> Data segment:
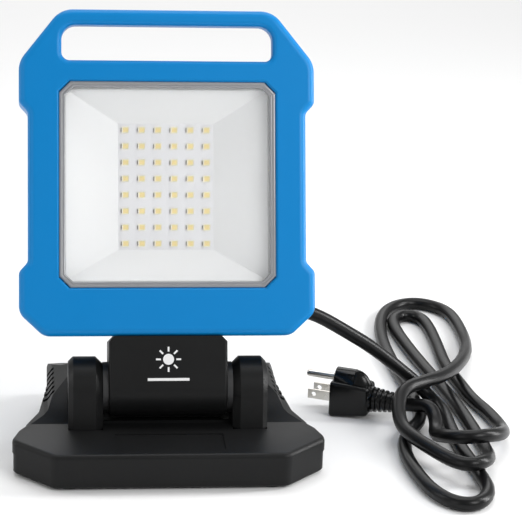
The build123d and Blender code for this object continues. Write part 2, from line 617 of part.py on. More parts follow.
# ---- plug ----
plug_at = Pos(PLUG_BACK[0], PLUG_BACK[1], PLUG_AXIS_Z) * Rot(0, 0, PLUG_TURN)
block_body = Pos(PLUG_BODY_L / 2, 0, 0) * Box(PLUG_BODY_L, PLUG_BODY_W, 2 * PLUG_AXIS_Z - 0.2)
block_body = fillet(block_body.edges().filter_by(Axis.X), 4)
DOME_R = 7.0
dome = Pos(PLUG_BODY_L / 2, 0, GROUND_RISE) * Rot(0, 90, 0) * Cylinder(DOME_R, PLUG_BODY_L)
dome += Pos(PLUG_BODY_L / 2, 0, GROUND_RISE / 2) * Box(PLUG_BODY_L, 2 * DOME_R, GROUND_RISE)
save("plug_body", plug_at * (block_body + dome))
blades = []
for side in (-1, 1):
    blade = Pos(PLUG_BODY_L + BLADE_L / 2, side * BLADE_HALF_PITCH, 0) * Box(BLADE_L, BLADE_T, BLADE_W)
    hole = Pos(PLUG_BODY_L + BLADE_L - 4, side * BLADE_HALF_PITCH, 0) * Rot(90, 0, 0) * Cylinder(1.6, 4)
    blades.append(plug_at * (blade - hole))
save("plug_blades", blades)
ground = Pos(PLUG_BODY_L + GROUND_L / 2, 0, GROUND_RISE) * Rot(0, 90, 0) * Cylinder(GROUND_R, GROUND_L)
ground = fillet(ground.faces().sort_by(Axis.X)[-1].edges(), 1.8)
save("plug_ground_pin", plug_at * ground)
boot = Pos(-PLUG_RELIEF_L / 2, 0, 0) * Rot(0, 90, 0) * Cone(CORD_D / 2 + 1.0, 8.5, PLUG_RELIEF_L)
save("plug_relief", plug_at * boot)

# ---- cord: the hanging lead, then the loops on the floor, to the plug ----
exit_x = RELIEF_START + RELIEF_L
tilt = math.radians(REST_TILT)
exit_y = AXIS_Y + GLAND_V * math.sin(tilt) + GLAND_DEPTH * math.cos(tilt)
exit_z = AXIS_Z + GLAND_V * math.cos(tilt) - GLAND_DEPTH * math.sin(tilt)
turn = math.radians(PLUG_TURN)
PLUG_END = (
    PLUG_BACK[0] - PLUG_RELIEF_L * math.cos(turn),
    PLUG_BACK[1] - PLUG_RELIEF_L * math.sin(turn),
    PLUG_AXIS_Z,
)
ROUTE = [
    (exit_x, exit_y, exit_z),
    (exit_x + 12, exit_y, exit_z),
    (102, 29.5, 73),
    (120, 36, 60.5),
    (140, 43.5, 46),
    (158, 50, 30),
    (172, 55, 17),
    (184, 49, FLOOR + 1),
    (188, 30, FLOOR),
    (187, 2, FLOOR),
    (188, -32, FLOOR),
    (192, -68, FLOOR),
    (193.5, -96, FLOOR),
    (184, -114, FLOOR),
    (170, -114.5, FLOOR),
    (158.5, -97, FLOOR),
    (153, -70, FLOOR),
    (150, -36, FLOOR),
    (156, -6, FLOOR),
    (172.5, 22, FLOOR),
    (171, 66, FLOOR),
    (168, 116, FLOOR),
    (167, 170, FLOOR),
    (173, 215, FLOOR),
    (186, 242, FLOOR),
    (207, 251, FLOOR),
    (226, 234, FLOOR),
    (229.5, 205, FLOOR),
    (228, 164, FLOOR),
    (220, 124, FLOOR + 6),
    (207, 88, LAYER_1 + 1),
    (190, 56, LAYER_2 - 4),
    (173, 37, LAYER_2),
    (158, 24, LAYER_2),
    (152, 6, LAYER_2 - 4),
    (151, -14, LAYER_1),
    (156, -34, LAYER_1),
    (166, -56, LAYER_1),
    (174, -71, LAYER_1),
    (184, -79, LAYER_1),
    (195, -72, LAYER_1),
    (202, -51, FLOOR + 3),
    (203, -20, FLOOR),
    (201, 20, FLOOR),
    (197, 60, FLOOR),
    (190, 106, FLOOR),
    (184, 152, FLOOR),
    (180.5, 194, FLOOR),
    (182.5, 213, FLOOR),
    (191, 222, FLOOR),
    (202, 219, FLOOR),
    (206.5, 204, FLOOR),
    (206, 160, FLOOR),
    (204, 118, FLOOR),
    (208, 84, FLOOR),
    (211, 54, FLOOR),
    (218, 28, FLOOR),
    (221, -2, FLOOR + 1),
    (215, -27, LAYER_1 - 1),
    (203, -43, LAYER_2 - 5),
    (187, -46, LAYER_2 - 5),
    (176, -32, LAYER_1),
    (174, -12, FLOOR + 2),
    (178, 5, FLOOR + 5),
    (175, 16, LAYER_1 + 1.5),
    (PLUG_END[0] - 9 * math.cos(turn), PLUG_END[1] - 9 * math.sin(turn), PLUG_AXIS_Z),
    PLUG_END,
]


def corner_radii(points):
    """Each corner's arc takes 0.45 of its shorter run."""
    found = []
    for a, b, c in zip(points, points[1:], points[2:]):
        first = Vector(*b) - Vector(*a)
        second = Vector(*c) - Vector(*b)
        half_turn = math.radians(first.get_angle(second)) / 2
        found.append(0.45 * min(first.length, second.length) / math.tan(half_turn))
    return found


def tube(points, radii):
    path = FilletPolyline(*points, radius=radii)
    mouth = Plane(origin=path @ 0, z_dir=path % 0) * Circle(CORD_D / 2)
    solid = sweep(mouth, path=path)
    section = math.pi * CORD_D ** 2 / 4
    ratio = solid.volume / (section * path.length)
    print("cord length", round(path.length, 1), "volume ratio", round(ratio, 4))
    return solid


radii = corner_radii(ROUTE)
print("radii", [round(r, 1) for r in radii])
a, b = ROUTE[LEAD_POINTS - 1], ROUTE[LEAD_POINTS]
joint = tuple((p + q) / 2 for p, q in zip(a, b))
save("cord_lead", tube(ROUTE[:LEAD_POINTS] + [joint], radii[: LEAD_POINTS - 1]))
save("cord_loops", tube([joint] + ROUTE[LEAD_POINTS:], radii[LEAD_POINTS - 1 :]))
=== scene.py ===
import json
import math

import bpy
from mathutils import Matrix, Vector


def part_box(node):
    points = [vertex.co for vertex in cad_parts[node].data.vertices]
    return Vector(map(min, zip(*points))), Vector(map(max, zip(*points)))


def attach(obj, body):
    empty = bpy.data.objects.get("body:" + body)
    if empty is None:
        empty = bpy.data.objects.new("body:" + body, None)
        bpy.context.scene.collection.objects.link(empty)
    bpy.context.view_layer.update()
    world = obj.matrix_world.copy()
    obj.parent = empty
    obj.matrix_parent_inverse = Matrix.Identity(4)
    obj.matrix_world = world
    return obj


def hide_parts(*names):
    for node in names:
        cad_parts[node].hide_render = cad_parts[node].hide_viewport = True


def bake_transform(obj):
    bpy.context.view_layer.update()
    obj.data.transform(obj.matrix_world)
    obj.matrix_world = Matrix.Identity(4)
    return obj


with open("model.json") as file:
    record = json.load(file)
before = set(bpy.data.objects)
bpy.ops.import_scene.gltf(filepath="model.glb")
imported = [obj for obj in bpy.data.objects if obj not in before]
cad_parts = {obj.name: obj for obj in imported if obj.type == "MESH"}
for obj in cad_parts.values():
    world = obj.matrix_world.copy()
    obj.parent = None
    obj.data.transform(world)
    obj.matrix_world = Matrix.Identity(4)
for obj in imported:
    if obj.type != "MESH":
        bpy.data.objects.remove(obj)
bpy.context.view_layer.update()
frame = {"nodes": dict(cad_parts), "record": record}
nodes = frame["nodes"]
MM = 0.001

# ---------------------------------------------------------------- camera
# A long lens a good metre away, a little to the left and looking down on the light.
CAMERA_PLACE = (-0.088, -1.304, 0.553)
CAMERA_LENS = 151.7
CAMERA_YAW = math.radians(6.42)
CAMERA_DOWN = math.radians(18.23)
CAMERA_ROLL = math.radians(1.98)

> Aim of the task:
The lines from the top of the data above down to the line containing "plug_at * boot)" are to be copied exactly; no other line should appear.

> The answer:
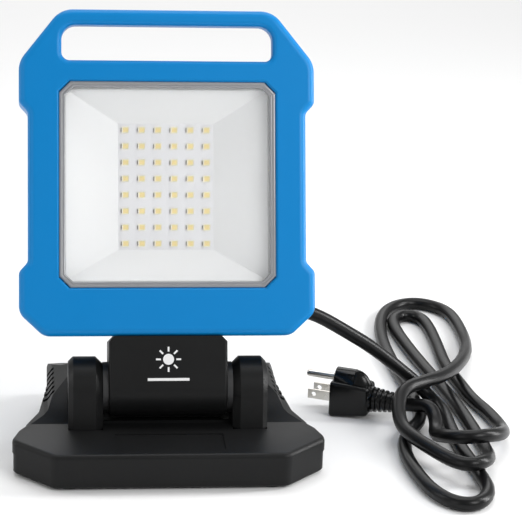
The build123d and Blender code for this object continues. Write part 2, from line 617 of part.py on. More parts follow.
# ---- plug ----
plug_at = Pos(PLUG_BACK[0], PLUG_BACK[1], PLUG_AXIS_Z) * Rot(0, 0, PLUG_TURN)
block_body = Pos(PLUG_BODY_L / 2, 0, 0) * Box(PLUG_BODY_L, PLUG_BODY_W, 2 * PLUG_AXIS_Z - 0.2)
block_body = fillet(block_body.edges().filter_by(Axis.X), 4)
DOME_R = 7.0
dome = Pos(PLUG_BODY_L / 2, 0, GROUND_RISE) * Rot(0, 90, 0) * Cylinder(DOME_R, PLUG_BODY_L)
dome += Pos(PLUG_BODY_L / 2, 0, GROUND_RISE / 2) * Box(PLUG_BODY_L, 2 * DOME_R, GROUND_RISE)
save("plug_body", plug_at * (block_body + dome))
blades = []
for side in (-1, 1):
    blade = Pos(PLUG_BODY_L + BLADE_L / 2, side * BLADE_HALF_PITCH, 0) * Box(BLADE_L, BLADE_T, BLADE_W)
    hole = Pos(PLUG_BODY_L + BLADE_L - 4, side * BLADE_HALF_PITCH, 0) * Rot(90, 0, 0) * Cylinder(1.6, 4)
    blades.append(plug_at * (blade - hole))
save("plug_blades", blades)
ground = Pos(PLUG_BODY_L + GROUND_L / 2, 0, GROUND_RISE) * Rot(0, 90, 0) * Cylinder(GROUND_R, GROUND_L)
ground = fillet(ground.faces().sort_by(Axis.X)[-1].edges(), 1.8)
save("plug_ground_pin", plug_at * ground)
boot = Pos(-PLUG_RELIEF_L / 2, 0, 0) * Rot(0, 90, 0) * Cone(CORD_D / 2 + 1.0, 8.5, PLUG_RELIEF_L)
save("plug_relief", plug_at * boot)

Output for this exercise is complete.